Buyers can engage with multiple channel partners to access a wider range of inventory options and find a property that aligns with their requirements.
Due diligence is crucial as it involves reviewing the builder-buyer agreement, obtaining a statement of account, and ensuring the seller has a No Objection Certificate (NOC) for resale.
The two primary deal structures are 'all-inclusive' where the property is sold at a higher price encompassing all charges, and 'deposit plus premium' where the buyer pays a deposit along with a premium to the seller.
Sellers should ensure financial preparedness, recognize their inventory's unique advantages, navigate capital gains tax implications, and understand brokerage and transfer charges.
Sellers should familiarize themselves with capital gains tax implications based on factors like NRI status and the holding period of the property.
Sellers have the right to demand the NOC from the developer if the builder-buyer agreement permits resale after a specific milestone or duration.

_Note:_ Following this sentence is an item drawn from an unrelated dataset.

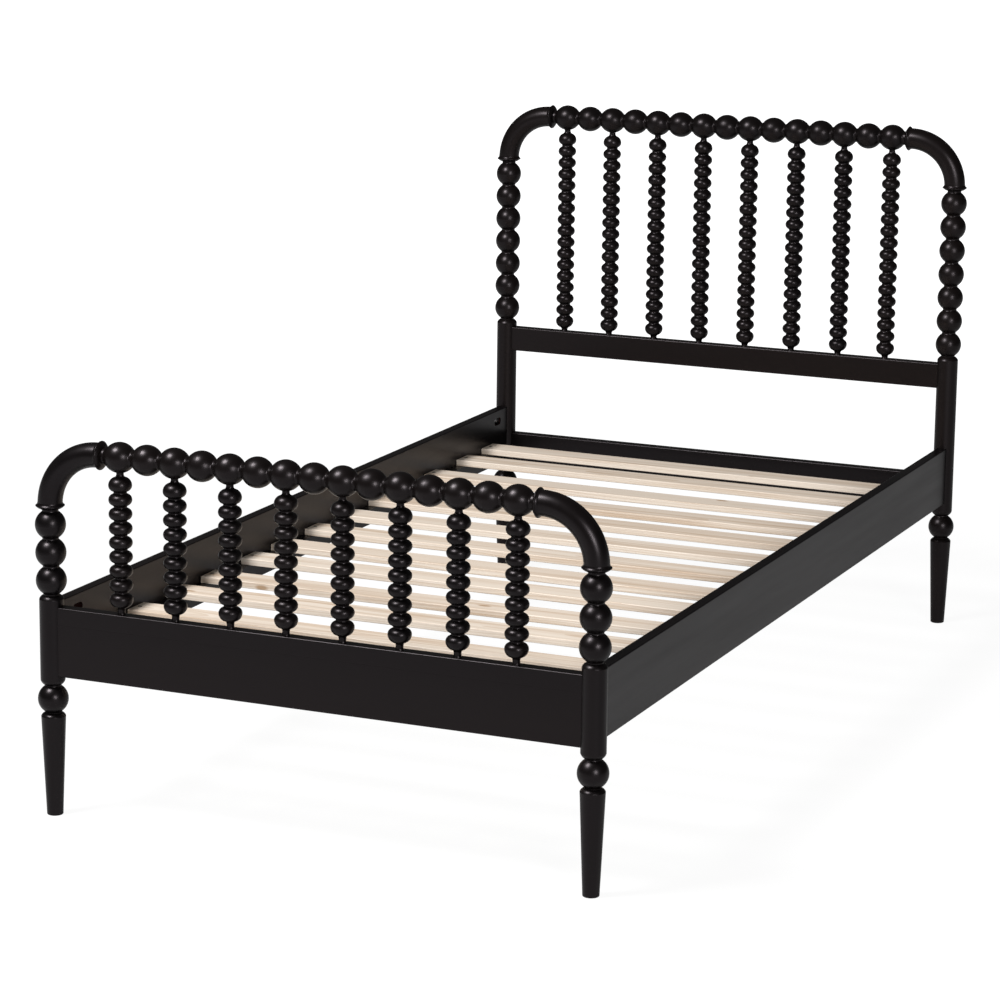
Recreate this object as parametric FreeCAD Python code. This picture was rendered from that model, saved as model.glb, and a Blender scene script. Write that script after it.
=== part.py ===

The agreement to sell should outline all terms and conditions including the payment schedule and can be registered in court for added security.
The resale process may differ in states, with variations in how the buyer's name is endorsed or how the builder-buyer agreement is registered.
Partnering with a reliable channel partner can assist with refunds, installment delays, NOC procurement, and navigating transfer processes, enhancing the overall transaction experience.